Great job on the vid & the kids really looked like they were having a blast!


----------



## smace (Sep 4, 2010)

Thanks, They do have a blast and they have become such good friends during the race season.


----------



## IowaCoug (Jul 25, 2010)

*we need this here*

This is great. Thanks for sharing the video. We need to get some youth races going here in Iowa


----------



## Betzel (Aug 29, 2009)

Great vid. Nice to see kids do sport!!


----------



## smace (Sep 4, 2010)

My son is really enjoying the sport. He likes it so much he decided to keep a blog with the help of his Mom. He is pretty proud of himself and I have really enjoyed seeing him improve. We can't wait for the next race in a few weeks. Check it out and follow along.

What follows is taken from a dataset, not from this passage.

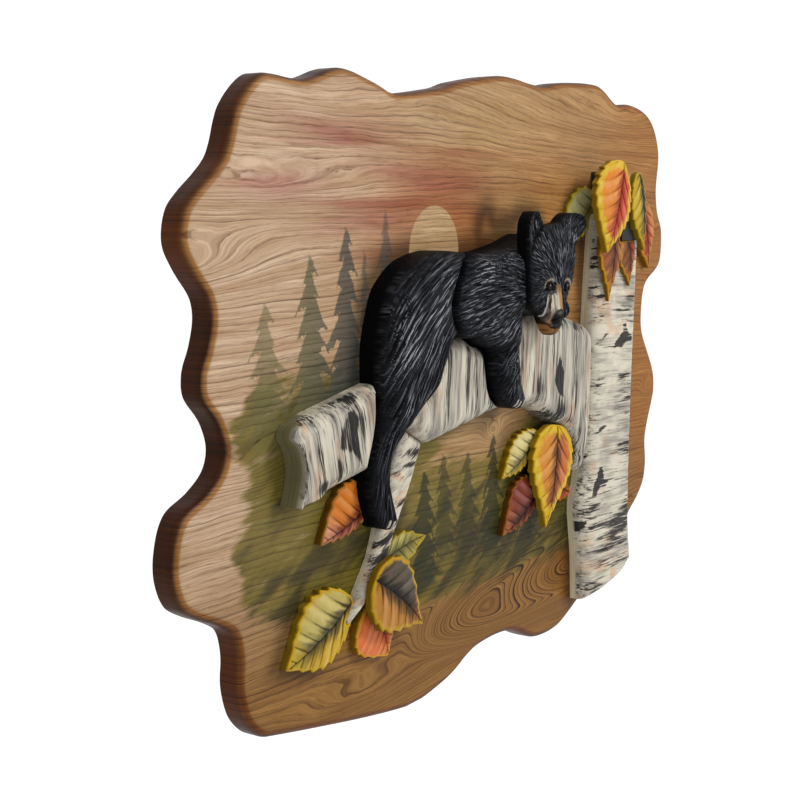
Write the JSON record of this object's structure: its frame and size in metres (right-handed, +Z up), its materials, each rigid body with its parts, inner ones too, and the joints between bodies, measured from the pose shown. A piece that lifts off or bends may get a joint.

http://mountainbikemike2000.blogspot.com/


----------



## GDubT (Apr 13, 2010)

Congrats to Mike! Great race!


----------



## gord962 (Aug 11, 2007)

Excellent work! Love seeing kids getting into MTB and continuing to grow the sport. My little guy is 3 and I am planning to start him in BMX for his first years and then transition him to MTB as he loves being on his bike!


----------



## dperalta (Dec 31, 2008)

That's awesome! 

I was just talking with my son last weekend about trying some mountain bike races. Do the younger kids get to race on more technical courses than that or is that about it? I doubt he would get interested unless he gets to race on the red/black diamond trails. Do they an expert class for 9 year olds?

David


----------



## tlcrouch355 (Aug 2, 2008)

i was wondering the same thing Dave. After the tracks our kids ride, smooth single track might be a bore.

Tim


----------



## Cinq (Jan 2, 2003)

Great video, thanks for sharing it with us.

Kind regards,

Clemens


----------



## jtmartin57 (Jul 11, 2006)

*Carolina Youth Mountain Bike League*

Just got word a couple weeks ago about a new "kids only" series beginning this year in Western N.C. It should be a well run series as the folks who are organizing it are the same folks who host ORAMM, Pisgah Stage Race, etc. for us "bigger" kids 

I've already signed up my 5 & 9 yr old & they're ready to go! Come on out & join us if you're in the area!

http://www.cymbl.org/


----------



## st-rider (May 17, 2010)

Way cool. 

My 12 and 9 year old daughters are already doing triathlons and long road rides but they just got on mtb's. We did a three day trip to McDowell mtn. park near Phoenix in Jan. and they loved it. They said it was the most fun they ever had.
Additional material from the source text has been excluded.